- **EXERCISE BRIEF**
Exactly the lines from the line with "0.60, 0.60), 0.70)" to the line with "points = [vertex.co" should be extracted, both included, with no other lines.

— Begin DATASET CONTENT —

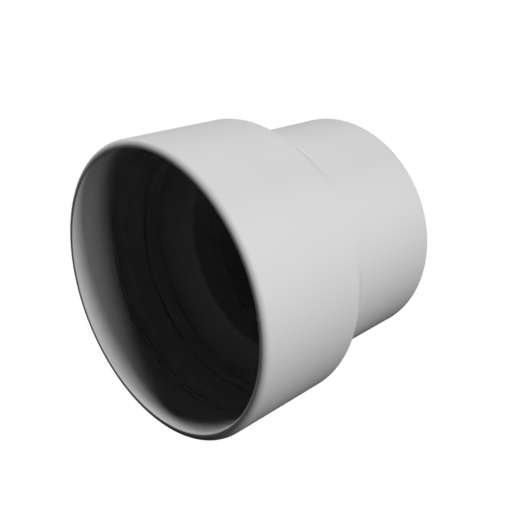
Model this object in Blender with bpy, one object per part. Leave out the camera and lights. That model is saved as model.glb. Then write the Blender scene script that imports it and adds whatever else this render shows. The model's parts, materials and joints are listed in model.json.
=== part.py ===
"""Eccentric reducer: a plastic drain fitting that joins a large pipe to a smaller one.

The pipe run lies along +Y, from the large socket's mouth at the origin to the small socket.
+Z is up. The two barrels are flush on one side, which is clocked above +X by CLOCKING, so that
the small barrel's axis is moved that way from the large barrel's.

Every piece is a ring whose section is a closed chain of circles, and each circle has a station
along Y, a radius, and a shift of its centre in the flush direction.
"""

import math

import bmesh
import bpy
from mathutils import Matrix, Vector

# Overall shape, in metres.
CLOCKING = math.radians(31.0)
LARGE_BARREL_LENGTH = 0.0875
CONE_LENGTH = 0.006
SMALL_BARREL_LENGTH = 0.081

# The pipes that the two sockets take.
LARGE_PIPE_DIAMETER = 0.200
LARGE_PIPE_WALL = 0.0049
SMALL_PIPE_DIAMETER = 0.160
SMALL_PIPE_WALL = 0.0040

# The fitting's own walls, and the room between a pipe and its socket, all round.
LARGE_WALL = 0.0062
SMALL_WALL = 0.0059
SOCKET_CLEARANCE = 0.0003

# Rounding of a socket's mouth, on the outside and on the inside.
LIP_OUTER_RADIUS = 0.0043
LIP_INNER_RADIUS = 0.0008
RIM_FLAT = 0.0001
LIP_OUTER_STEPS = 5
LIP_INNER_STEPS = 2

# The cone is a moulding with a short straight collar at each end, welded to the barrels there.
COLLAR_LENGTH = 0.010
WELD_REACH = 0.0020
WELD_DEPTH = 0.0040

# Sealing rings: each groove's distance from its mouth, and the groove's section.
LARGE_GROOVE_INSET = 0.036
SMALL_GROOVE_INSET = 0.018
GROOVE_WIDTH = 0.012
GROOVE_DEPTH = 0.0026
RETAINER_WIDTH = 0.0032
SEAL_LIP_REACH = 0.0036
SEAL_LIP_OVERHANG = 0.0015
SEAL_LIP_TIP = 0.0010
SEAL_HEEL = 0.0006

# Pipe stops: the stop's width along the axis, and the bore left between it and the joint.
STOP_WIDTH = 0.005
STOP_SETBACK = 0.006

# Gap that touching pieces keep, and the number of sides of every circle.
GAP = 0.0003
SIDES = 64
SMOOTH_ANGLE = math.radians(30.0)

# Sizes that follow from the ones above.
LARGE_BORE = LARGE_PIPE_DIAMETER / 2 + SOCKET_CLEARANCE
SMALL_BORE = SMALL_PIPE_DIAMETER / 2 + SOCKET_CLEARANCE
LARGE_RADIUS = LARGE_BORE + LARGE_WALL
SMALL_RADIUS = SMALL_BORE + SMALL_WALL
OFFSET = LARGE_RADIUS - SMALL_RADIUS
CONE_START = LARGE_BARREL_LENGTH
CONE_END = CONE_START + CONE_LENGTH
SMALL_MOUTH = CONE_END + SMALL_BARREL_LENGTH
LARGE_JOINT = CONE_START - COLLAR_LENGTH
SMALL_JOINT = CONE_END + COLLAR_LENGTH
ROOT_GAP = GAP * math.hypot(WELD_REACH, WELD_DEPTH) / WELD_DEPTH


class Socket:
    """One end of the fitting: its mouth's station, the way into it, and its radii."""

    def __init__(self, mouth, inward, shift, bore, wall, pipe_bore, joint, groove):
        self.mouth = mouth
        self.inward = inward
        self.shift = shift
        self.bore = bore
        self.outside = bore + wall
        self.lip_radius = min(LIP_OUTER_RADIUS, wall - LIP_INNER_RADIUS - RIM_FLAT)
        self.pipe_bore = pipe_bore
        self.joint = joint
        self.groove = groove
        self.stop = joint - STOP_SETBACK - STOP_WIDTH

    def circle(self, depth, radius):
        """A circle on this socket's axis, at a depth measured inwards from its mouth."""
        return self.mouth + self.inward * depth, radius, self.shift


LARGE = Socket(
    mouth=0.0,
    inward=1,
    shift=0.0,
    bore=LARGE_BORE,
    wall=LARGE_WALL,
    pipe_bore=LARGE_PIPE_DIAMETER / 2 - LARGE_PIPE_WALL,
    joint=LARGE_JOINT,
    groove=LARGE_GROOVE_INSET,
)
SMALL = Socket(
    mouth=SMALL_MOUTH,
    inward=-1,
    shift=OFFSET,
    bore=SMALL_BORE,
    wall=SMALL_WALL,
    pipe_bore=SMALL_PIPE_DIAMETER / 2 - SMALL_PIPE_WALL,
    joint=SMALL_MOUTH - SMALL_JOINT,
    groove=SMALL_GROOVE_INSET,
)


def make_material(name, color, roughness):
    """A plain plastic or rubber surface."""
    material = bpy.data.materials.new(name)
    material.use_nodes = True
    shader = material.node_tree.nodes["Principled BSDF"]
    shader.inputs["Base Color"].default_value = (*color, 1.0)
    shader.inputs["Roughness"].default_value = roughness
    shader.inputs["Metallic"].default_value = 0.0
    return material


def add_circle(mesh, station, radius, shift):
    """Adds one loop of points around an axis parallel to Y, and returns them in order."""
    flush_direction = Vector((math.cos(CLOCKING), 0.0, math.sin(CLOCKING)))
    centre = flush_direction * shift + Vector((0.0, station, 0.0))
    placement = Matrix.Translation(centre) @ Matrix.Rotation(math.radians(90.0), 4, "X")
    return bmesh.ops.create_circle(mesh, segments=SIDES, radius=radius, matrix=placement)["verts"]


def make_ring(name, circles, material):
    """Joins each circle of a section to the next by a band of faces, and the last to the first."""
    mesh = bmesh.new()
    loops = [add_circle(mesh, *circle) for circle in circles]
    for index, loop in enumerate(loops):
        previous = loops[index - 1]
        for side in range(SIDES):
            after = (side + 1) % SIDES
            mesh.faces.new((previous[side], previous[after], loop[after], loop[side]))
    bmesh.ops.recalc_face_normals(mesh, faces=mesh.faces)
    data = bpy.data.meshes.new(name)
    mesh.to_mesh(data)
    mesh.free()
    data.materials.append(material)
    data.shade_smooth()
    data.set_sharp_from_angle(angle=SMOOTH_ANGLE)
    ring = bpy.data.objects.new(name, data)
    bpy.context.scene.collection.objects.link(ring)
    return ring


def lip_circles(socket):
    """The mouth's rounded section, from the bore, over the end face, to the outside."""
    circles = []
    for step in range(LIP_INNER_STEPS + 1):
        angle = math.pi / 2 * step / LIP_INNER_STEPS
        depth = LIP_INNER_RADIUS * (1 - math.sin(angle))
        circles.append(socket.circle(depth, socket.bore + LIP_INNER_RADIUS * (1 - math.cos(angle))))
    for step in range(LIP_OUTER_STEPS + 1):
        angle = math.pi / 2 * step / LIP_OUTER_STEPS
        depth = socket.lip_radius * (1 - math.cos(angle))
        circles.append(socket.circle(depth, socket.outside - socket.lip_radius * (1 - math.sin(angle))))
    return circles


def make_barrel(name, socket, material):
    """A socket's barrel: rounded mouth, plain outside, welded end, and a bore with its groove."""
    end = socket.joint - ROOT_GAP
    groove_end = socket.groove + GROOVE_WIDTH
    groove_radius = socket.bore + GROOVE_DEPTH
    circles = lip_circles(socket)
    circles += [
        socket.circle(end - WELD_REACH, socket.outside),
        socket.circle(end, socket.outside - WELD_DEPTH),
        socket.circle(end, socket.bore),
        socket.circle(groove_end, socket.bore),
        socket.circle(groove_end, groove_radius),
        socket.circle(socket.groove, groove_radius),
        socket.circle(socket.groove, socket.bore),
    ]
    return make_ring(name, circles, material)


def make_cone(name, material):
    """The eccentric cone, straight on its flush side, with a short collar at each end.

    The inner cone is moved towards the large mouth, so that the wall is as thick on the
    steep side as in the collars.
    """
    steepness = math.atan2(LARGE_RADIUS - SMALL_RADIUS + OFFSET, CONE_LENGTH)
    inner_lead = LARGE_WALL * math.tan(steepness / 2)
    large_end = LARGE_JOINT + ROOT_GAP
    small_end = SMALL_JOINT - ROOT_GAP
    circles = [
        (large_end + WELD_REACH, LARGE_RADIUS, 0.0),
        (CONE_START, LARGE_RADIUS, 0.0),
        (CONE_END, SMALL_RADIUS, OFFSET),
        (small_end - WELD_REACH, SMALL_RADIUS, OFFSET),
        (small_end, SMALL_RADIUS - WELD_DEPTH, OFFSET),
        (small_end, SMALL_BORE, OFFSET),
        (CONE_END - inner_lead, SMALL_BORE, OFFSET),
        (CONE_START - inner_lead, LARGE_BORE, 0.0),
        (large_end, LARGE_BORE, 0.0),
        (large_end, LARGE_RADIUS - WELD_DEPTH, 0.0),
    ]
    return make_ring(name, circles, material)


def make_weld(name, socket, material):
    """The bead that fills a joint's V, dressed flush with the outside."""
    circles = [
        socket.circle(socket.joint - WELD_REACH, socket.outside),
        socket.circle(socket.joint + WELD_REACH, socket.outside),
        socket.circle(socket.joint, socket.outside - WELD_DEPTH),
    ]
    return make_ring(name, circles, material)


def make_stop(name, socket, material):
    """The ring bonded in a bore that the pipe's end meets, as deep as the pipe's own wall."""
    outer = socket.bore - GAP
    circles = [
        socket.circle(socket.stop, socket.pipe_bore),
        socket.circle(socket.stop, outer),
        socket.circle(socket.stop + STOP_WIDTH, outer),
        socket.circle(socket.stop + STOP_WIDTH, socket.pipe_bore),
    ]
    return make_ring(name, circles, material)


def make_retainer(name, socket, material):
    """The stiff ring that locks a seal in its groove, on the mouth's side, flush with the bore."""
    start = socket.groove + GAP
    outer = socket.bore + GROOVE_DEPTH - GAP
    circles = [
        socket.circle(start, socket.bore),
        socket.circle(start, outer),
        socket.circle(start + RETAINER_WIDTH, outer),
        socket.circle(start + RETAINER_WIDTH, socket.bore),
    ]
    return make_ring(name, circles, material)


def make_seal(name, socket, material):
    """The lip seal: a base that fills the groove, and a lip that leans in, away from the mouth."""
    start = socket.groove + GAP + RETAINER_WIDTH + GAP
    end = socket.groove + GROOVE_WIDTH - GAP
    base = socket.bore + GROOVE_DEPTH - GAP
    tip = socket.bore - SEAL_LIP_REACH
    circles = [
        socket.circle(start, base),
        socket.circle(end, base),
        socket.circle(end, socket.bore + SEAL_LIP_TIP),
        socket.circle(end - SEAL_LIP_OVERHANG, socket.bore + SEAL_HEEL),
        socket.circle(end + SEAL_LIP_OVERHANG, tip + SEAL_LIP_TIP),
        socket.circle(end + SEAL_LIP_OVERHANG / 2, tip),
        socket.circle(start + SEAL_LIP_TIP, socket.bore),
        socket.circle(start, socket.bore + SEAL_HEEL),
    ]
    return make_ring(name, circles, material)


def clear_scene():
    for old in list(bpy.data.objects):
        bpy.data.objects.remove(old, do_unlink=True)


def main():
    clear_scene()
    shell = make_material("shell_plastic", (0.72, 0.72, 0.72), 0.45)
    weld = make_material("weld_plastic", (0.70, 0.70, 0.70), 0.50)
    stop = make_material("stop_plastic", (0.68, 0.68, 0.68), 0.50)
    seal = make_material("seal_rubber", (0.60, 0.60, 0.60), 0.70)
    retainer = make_material("retainer_plastic", (0.66, 0.66, 0.66), 0.55)
    make_cone("eccentric_cone", shell)
    for end, socket in (("large", LARGE), ("small", SMALL)):
        make_barrel(f"{end}_barrel", socket, shell)
        make_weld(f"{end}_joint_weld", socket, weld)
        make_stop(f"{end}_pipe_stop", socket, stop)
        make_seal(f"{end}_seal", socket, seal)
        make_retainer(f"{end}_seal_retainer", socket, retainer)


main()
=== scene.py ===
"""Looks of an eccentric pipe reducer, laid out as an add-on and run as a script.

Every piece is a ring whose section is a closed chain of circles. The pipe run lies along +Y, and
the small socket's axis is moved from the large one's so that the two are flush on one side.
"""

import json
import math

import bmesh
import bpy
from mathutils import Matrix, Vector


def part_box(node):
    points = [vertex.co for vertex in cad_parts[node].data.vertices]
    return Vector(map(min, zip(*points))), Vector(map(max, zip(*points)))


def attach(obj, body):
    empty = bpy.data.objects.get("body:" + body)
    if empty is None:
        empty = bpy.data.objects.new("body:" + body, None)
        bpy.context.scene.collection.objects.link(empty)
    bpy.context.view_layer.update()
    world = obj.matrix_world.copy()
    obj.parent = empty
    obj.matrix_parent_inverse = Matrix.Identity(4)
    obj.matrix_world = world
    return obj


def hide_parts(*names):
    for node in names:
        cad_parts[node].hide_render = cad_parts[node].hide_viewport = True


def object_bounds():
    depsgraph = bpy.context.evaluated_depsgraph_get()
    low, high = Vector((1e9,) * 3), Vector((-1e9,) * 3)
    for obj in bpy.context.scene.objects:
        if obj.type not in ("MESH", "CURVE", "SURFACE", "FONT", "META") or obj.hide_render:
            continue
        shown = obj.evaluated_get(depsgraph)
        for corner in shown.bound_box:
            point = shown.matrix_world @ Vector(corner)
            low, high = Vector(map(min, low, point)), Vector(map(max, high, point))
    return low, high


bl_info = {
    "name": "Eccentric Reducer",
    "version": (1, 0, 0),
    "blender": (4, 5, 0),
    "location": "View3D > Sidebar > Reducer",
    "description": "Builds a plastic eccentric pipe reducer with its seals, stops and studio",
    "category": "Add Mesh",
}

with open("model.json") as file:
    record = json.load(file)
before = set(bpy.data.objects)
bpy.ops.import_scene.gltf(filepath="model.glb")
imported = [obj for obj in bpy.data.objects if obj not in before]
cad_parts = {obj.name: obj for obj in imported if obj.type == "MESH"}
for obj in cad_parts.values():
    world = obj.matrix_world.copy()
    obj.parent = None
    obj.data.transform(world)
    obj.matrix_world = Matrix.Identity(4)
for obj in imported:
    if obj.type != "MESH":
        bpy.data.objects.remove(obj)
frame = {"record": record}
FRAME_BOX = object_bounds()
BODY = "root"
SLOTS = {part["node"]: part["material_slot"] for part in frame["record"]["subparts"]}
SHARP_ANGLE = math.radians(28.0)
ROUGHNESS_SPREAD = 0.05
FLOOR_RADIUS = 30.0
FLOOR_SIDES = 64
LIGHT_DISTANCE = 2.0
LIGHT_SIZE = 0.22

# Each soft light's name, bearing and height in degrees, and power in watts.
LIGHTS = (
    ("right", 85, 40, 30.0),
    ("left", -85, 40, 20.0),
    ("right_low", 80, 10, 5.0),
    ("left_low", -80, 10, 5.0),
)


# Sizes read from the frame ---------------------------------------------------------------------

class Ring:
    """A CAD ring's place on its end: where it starts and stops inwards of the mouth, and its radius."""

    def __init__(self, node, mouth, inward):
        low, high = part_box(node)
        self.start, self.stop = sorted(((low.y - mouth) * inward, (high.y - mouth) * inward))
        self.radius = (high.x - low.x) / 2


class End:
    """One socket of the reducer: its mouth, the way in, its axis, and the rings on it."""

    def __init__(self, name, inward):
        low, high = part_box(f"{name}_barrel")
        self.name = name
        self.inward = inward
        self.mouth = low.y if inward > 0 else high.y
        self.axis = Vector(((low.x + high.x) / 2, 0.0, (low.z + high.z) / 2))
        self.barrel, self.weld, self.stop, self.seal, self.retainer = (
            Ring(f"{name}_{part}", self.mouth, inward)
            for part in ("barrel", "joint_weld", "pipe_stop", "seal", "seal_retainer")
        )
        self.joint = (self.weld.start + self.weld.stop) / 2

    def corner(self, depth, radius, rounding=0.0):
        """A corner of a section: its station along the run, radius, axis, and rounding."""
        return self.mouth + self.inward * depth, radius, self.axis, rounding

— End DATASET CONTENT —

- **EXERCISE RESPONSE**
    seal = make_material("seal_rubber", (0.60, 0.60, 0.60), 0.70)
    retainer = make_material("retainer_plastic", (0.66, 0.66, 0.66), 0.55)
    make_cone("eccentric_cone", shell)
    for end, socket in (("large", LARGE), ("small", SMALL)):
        make_barrel(f"{end}_barrel", socket, shell)
        make_weld(f"{end}_joint_weld", socket, weld)
        make_stop(f"{end}_pipe_stop", socket, stop)
        make_seal(f"{end}_seal", socket, seal)
        make_retainer(f"{end}_seal_retainer", socket, retainer)


main()
=== scene.py ===
"""Looks of an eccentric pipe reducer, laid out as an add-on and run as a script.

Every piece is a ring whose section is a closed chain of circles. The pipe run lies along +Y, and
the small socket's axis is moved from the large one's so that the two are flush on one side.
"""

import json
import math

import bmesh
import bpy
from mathutils import Matrix, Vector


def part_box(node):
    points = [vertex.co for vertex in cad_parts[node].data.vertices]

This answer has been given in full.